When painful memories bombarded my thoughts, I repeated a Scripture I’d memorized. I tried to forgive hurts as they happened.

When my daughter was with her father, I invited a house-bound woman to lunch. I attended divorce recovery workshops and volunteered for leadership in a church singles group. I exercised at a health club. Grew pansies in pots. Changed my wardrobe.

APPLAUDING HIS PLAN

 Six months later, when my daughter and I celebrated Christmas in a smaller in a different city, an 18-inch tree perched on a new coffee table. My daughter slouched into the couch and said, “I hate Christmas.”

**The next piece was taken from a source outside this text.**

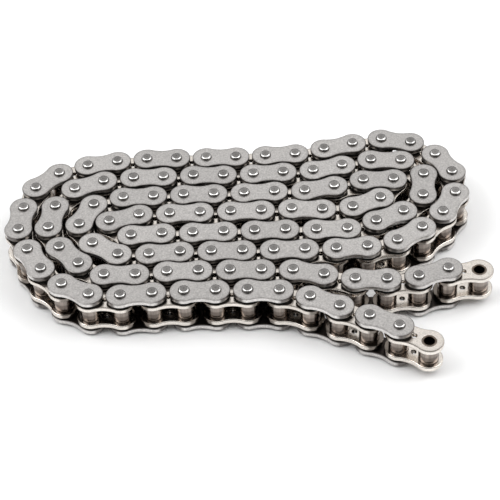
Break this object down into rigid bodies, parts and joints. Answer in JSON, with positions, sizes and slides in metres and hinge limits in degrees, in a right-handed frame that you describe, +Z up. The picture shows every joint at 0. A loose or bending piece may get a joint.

I told her, “A lot of people get depressed during the holidays. Let’s invite someone who is along to join us for Christmas Day.”

Instead of counting losses, I began to count new faces sitting around our table, filling empty chairs with friends. I started collecting new Christmas ornaments, letting old ones go like the painful memories.

I will always cherish the image of a dad and two children walking away from my garage sale, peering into a huge cardboard box full of ornaments they had just purchased.

“Look at this one!” one squealed. “Wow, this one’s neat!” the other responded. I smile now, remembering their delight over the hand-crafted, sequined balls and patchwork wreaths I’d made during two decades of marriage. I try to remember that each time I let go of an ornament from the past, the Lord hands me a brightly polished possibility.

“Can I wear one of your necklaces tonight, Mom?” my now 21-year-old daughter asked recently. I nodded, recalling the verbal dart that once had pierced my heart and then let go.

My hands are open now to receive and applaud God’s gifts.